Raw XML: not what the author should see:
Formatted content in the XML authoring tool:
Transformation stylesheets, on the other hand, do not affect the authoring display, but transform your XML markup to another markup language, like HTML or WML (Wireless Markup Language). Transformation stylesheets use XSL (eXtensible Stylesheet Language) as the stylesheet language and in its basic form, XSL is pretty easy to learn. However, it has some pretty powerful capabilities for manipulating the content to meet output needs. You will need at least one individual on or available to your team who can become the transformation expert.
The third type of stylesheet-a formatting stylesheet-converts your XML markup to formatted output, like PDF. Like transformation stylesheets, they make use of XSL, but all parts of it. XSL-FO, not used by the other types of stylesheets, uses concepts from CSS (Cascading Style Sheets) and provides more procedural formatting directives for paper-based output. You will definitely need someone with the skills required to create and, more importantly, maintain your print stylesheets.

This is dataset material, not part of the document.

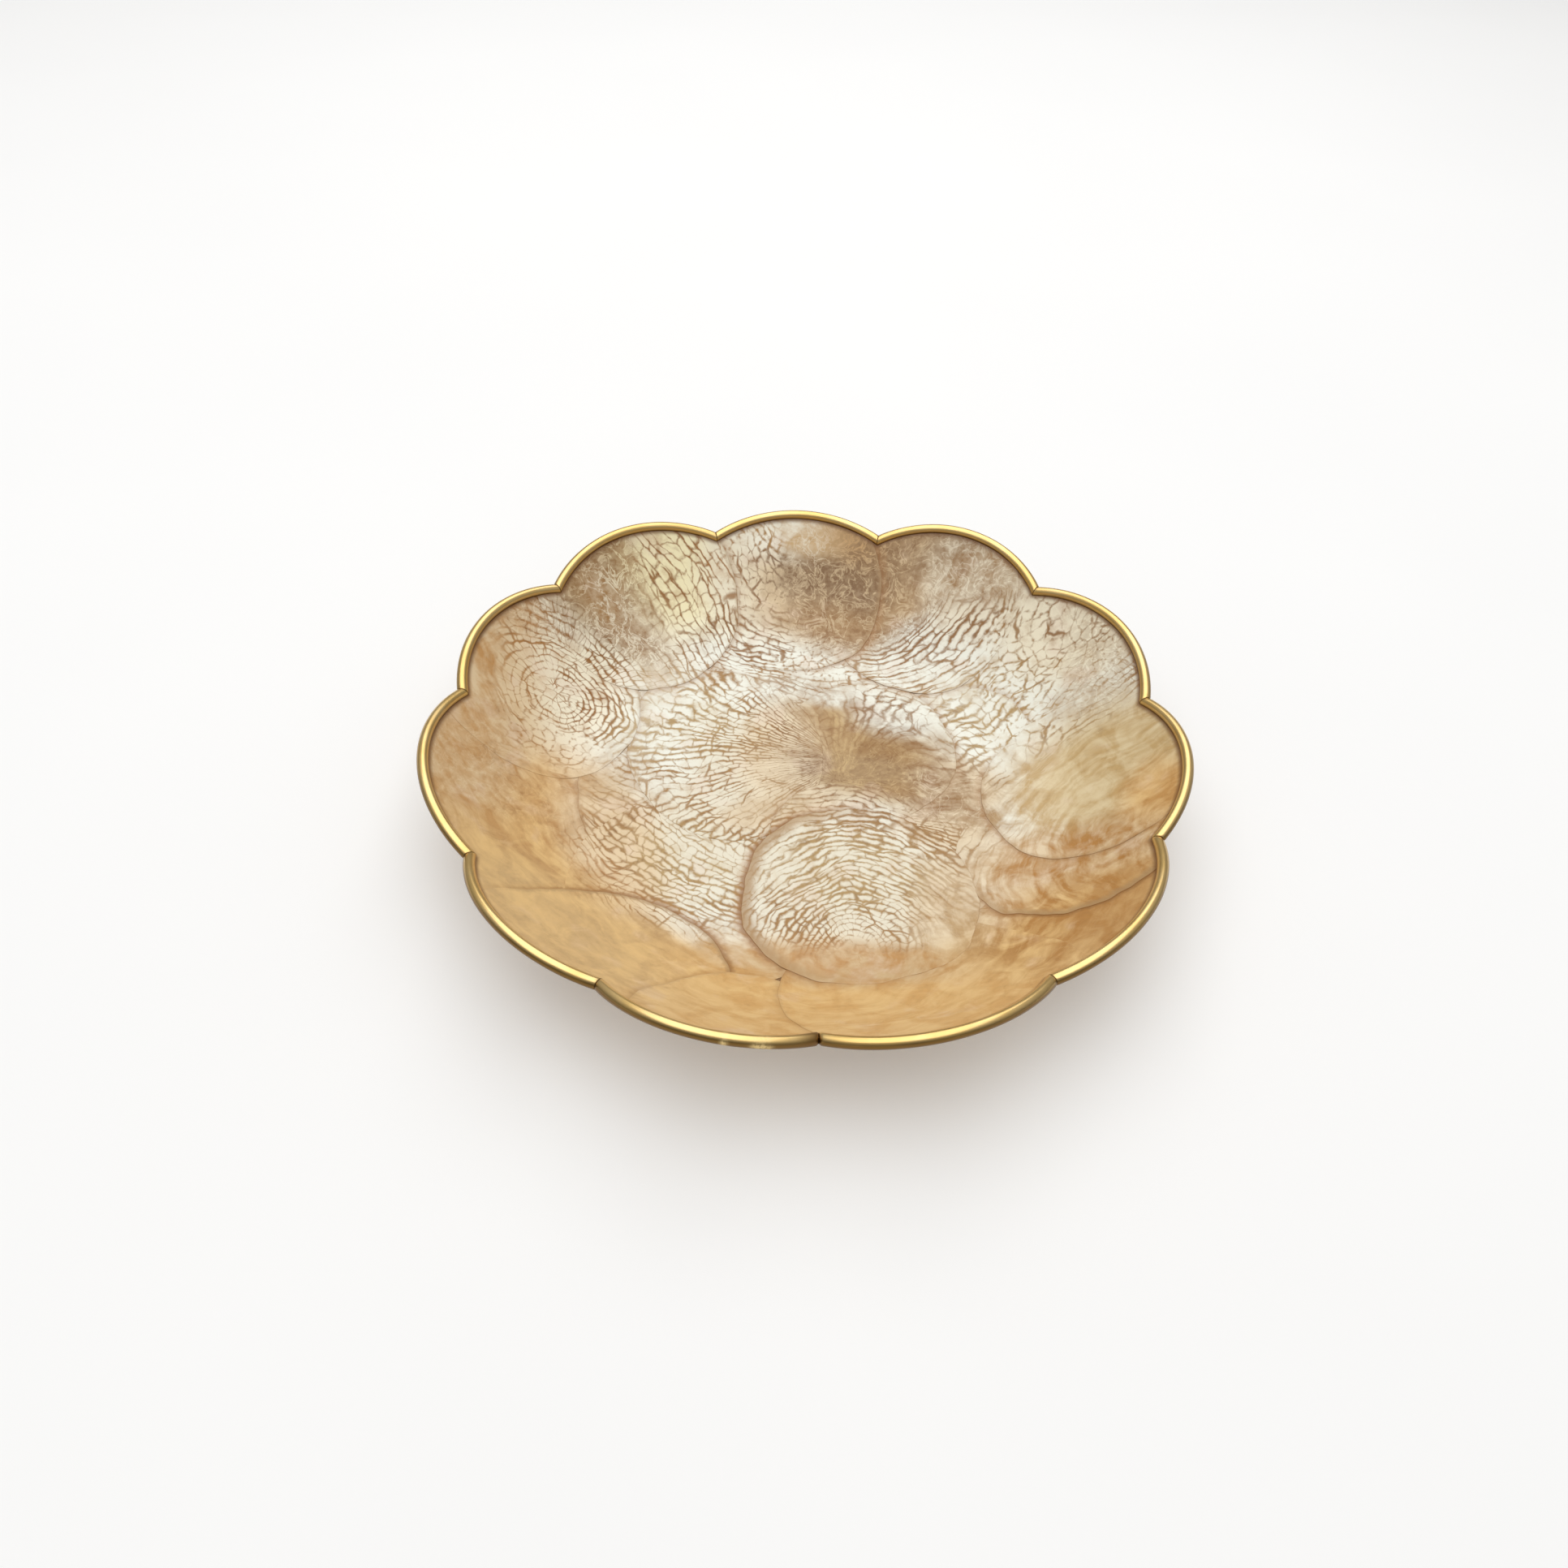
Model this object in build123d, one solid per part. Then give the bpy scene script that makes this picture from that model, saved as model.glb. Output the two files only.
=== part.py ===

The technology you use and the outputs you deliver will determine the level of complexity of your stylesheets. However, it's an area where you should not scrimp on training. Whoever will create and/or maintain your stylesheets will need solid knowledge in the stylesheet technologies to be effective.
From the perspective of XML technology, the training that your department will need must focus on the setup and maintenance of the XML structures, that is, the skills to create and maintain DTDs and stylesheets. For authors, implement your authoring system so they don't need to see XML and then focus your training on structured authoring and the information models that they will be writing to.